8 mar 2012

Los caminos del silencio interior

Lo que nosotros podemos y tenemos que hacer es: abrirnos a la gracia. Esto significa renunciar totalmente a nuestra propia voluntad, para entregarnos totalmente a la voluntad divina, poniendo nuestra alma, dispuesta a recibirle y dejarse modelar por El, en las manos de Dios.
Este es el contexto primario que nos permite vaciarnos de nosotros mismos y alcanzar un estado de paz interior. Nuestra interioridad se ve colmada por propia naturaleza de muy diversas maneras hasta tal punto, que una cosa empuja a la otra y todas ellas mantienen el alma en un movimiento constante; a menudo incluso en conflicto y perturbación
.
Las obligaciones y preocupaciones del día se acumulan en nuestro entorno en el momento mismo de despertarnos por la mañana, si es que no interrumpieron ya la tranquilidad de la noche.

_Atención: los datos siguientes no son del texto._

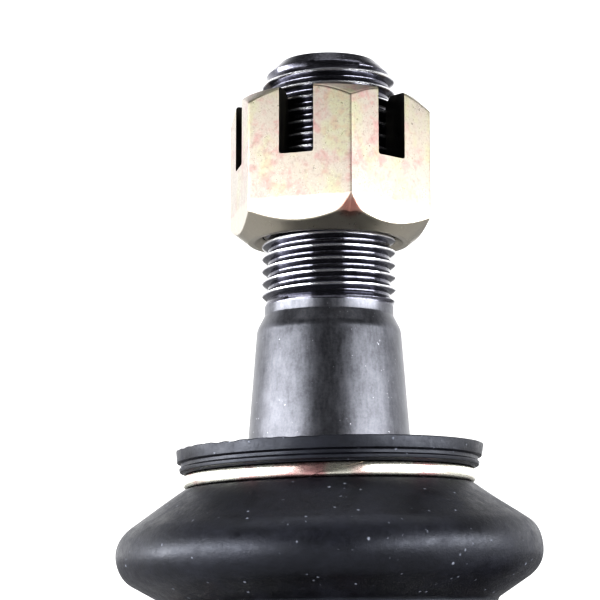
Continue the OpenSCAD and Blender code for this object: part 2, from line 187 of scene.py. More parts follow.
def makeBlackOxide():
    f = Finish("satinBlackOxide", Metallic=0.9, IOR=1.6)
    look = blackOxide
    cloud = f.noise(2.6, 4)
    grain = f.noise(0.3, 5, 0.7)
    runs = f.noise(0.5, 4, 0.6, f.stretched(1, 1, 0.25))
    lathe = f.noise(look["turningMarks"], 2, 0.5, f.stretched(0.02, 0.02, 1))
    speck = f.ramp(f.cells(look["speckSize"]), 0.19, 0.07) * f.ramp(f.noise(1.7, 1), 0.57, 0.66)
    tone = f.ramp(cloud * 0.35 + grain * 0.35 + runs * 0.3, 0.3, 0.7)
    base = f.mix(tone, look["dark"], look["light"])
    base = f.mix(speck * 0.7, base, look["speck"])
    rough = look["roughness"] + (grain - 0.5) * 0.2 + (runs - 0.5) * 0.12 - speck * 0.12
    height = grain * 0.5 + lathe * 0.35 + runs * 0.4 + speck * 0.8
    return f.finish(base, rough, height, 0.012, 0.55)


threadBlack = {"dark": (0.06, 0.06, 0.072), "light": (0.19, 0.19, 0.225), "crest": (0.86, 0.86, 0.9),
               "wornFrom": 0.16, "wornTo": 0.05, "studCrest": 8.0, "studRoughness": 0.19, "studRubbed": 0.9,
               "shankCrest": 11.0, "shankRoughness": 0.3, "shankRubbed": 0.55}


# dark flanks with crests rubbed bright; the crest is found by its distance from the thread's own axis
def makeThread(name, thread, axis):
    f = Finish(name, Metallic=0.92, IOR=1.6)
    look = threadBlack
    low, high = (look[thread + "Crest"] - look[key] for key in ("wornFrom", "wornTo"))
    x, y, z = f.axes()
    across, along = (y, z + shankDrop * mm) if axis == "X" else (x, y)
    radius = (across * across + along * along) ** 0.5
    grain = f.noise(0.25, 4, 0.65)
    patch = f.noise(1.6, 2)
    base = f.mix(f.ramp(patch * 0.25 + grain * 0.75, 0.3, 0.72), look["dark"], look["light"])
    bare = f.ramp(radius + (patch - 0.5) * 0.1 * mm, low * mm, high * mm)
    base = f.mix(bare * look[thread + "Rubbed"], base, look["crest"])
    rough = look[thread + "Roughness"] + (grain - 0.5) * 0.25 + (patch - 0.5) * 0.1
    return f.finish(base, rough, grain + patch * 0.4, 0.01, 0.4)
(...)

En ese momento se plantean ya cuestiones tan incómodas como estas: ¿Cómo puedo sobrellevar tantas cosas en un solo día? ¿Cuándo podré hacer esto o aquello? ¿Cómo puedo solucionar tal o cual problema? Parece que quisiéramos lanzarnos agitadamente o precipitarnos sobre los acontecimientos del día, para poder tomar las riendas en las manos y decir: ¡Hecho!
Pero realmente importante es no dejarse turbar en ese momento: Mi primera hora en la mañana le pertenece al Señor. Hoy quiero ocuparme de las obras que el Señor quiere encomendarme y El me dará la fuerza para realizarlas. De esa manera quiero subir al altar del Señor.
Aquí no está en juego mi propia persona o mis cuestiones personales, pequeñas y sin importancia, aquí se trata de la gran ofrenda expiatoria. Yo puedo participar de ella para purificarme y llenarme de alegría y para ofrecerme en el altar con todas mis obras y mis sufrimientos. Y cuando recibo luego al Señor en la comunión puedo preguntarle: Señor ¿qué quieres de mí? En ese momento me decido a realizar aquello que, después de un diálogo silencioso con Dios, considero que es mi próxima empresa. Una profunda paz inundará mi corazón, y mi alma se vaciará de todo aquello que pretendía perturbarla y sobrecargarla, si comienzo con mis tareas cotidianas después de la celebración matinal de la eucaristía; y, a la vez, será ella colmada de santa alegría, de valentía y de fortaleza. Sus horizontes se agrandan y amplían, porque ella salió de sí misma para entrar en la vida divina. El amor arde en ella como una llama suave que ha encendido el Señor y la incita a expresar ese amor y a transmitirlo a los otros. “Enciéndase en fuego el amor, suba el ardor al prójimo”. Y con toda claridad contempla ella el próximo pedacito de camino que tiene por delante; ella no puede ver muy lejos, pero sabe que cuando haya alcanzado el punto que ahora limita el horizonte, se le abrirá un panorama totalmente nuevo.
Y ahora comienza el día de trabajo...
Cada uno debe conocerse a sí mismo o aprender a conocerse para saber dónde y cómo puede encontrar paz.
Lo mejor, si es posible, es desahogarse un momento frente al tabernáculo y volcar allí todas nuestras preocupaciones. Quien no pueda hacerlo, porque quizá necesita un poco de serenidad física, puede tomarse un respiro en la propia habitación. Y si esa tranquilidad exterior no fuera de ninguna manera posible, si no se tiene ningún lugar en el que uno pueda retirarse un momento y si las obligaciones apremiantes nos privan de una hora de tranquilidad, entonces deberíamos por lo menos por un momento cerrarnos a todas las otras preocupaciones para poder remontarnos al Señor. El está siempre allí presente y puede darnos en un instante todo lo que necesitamos.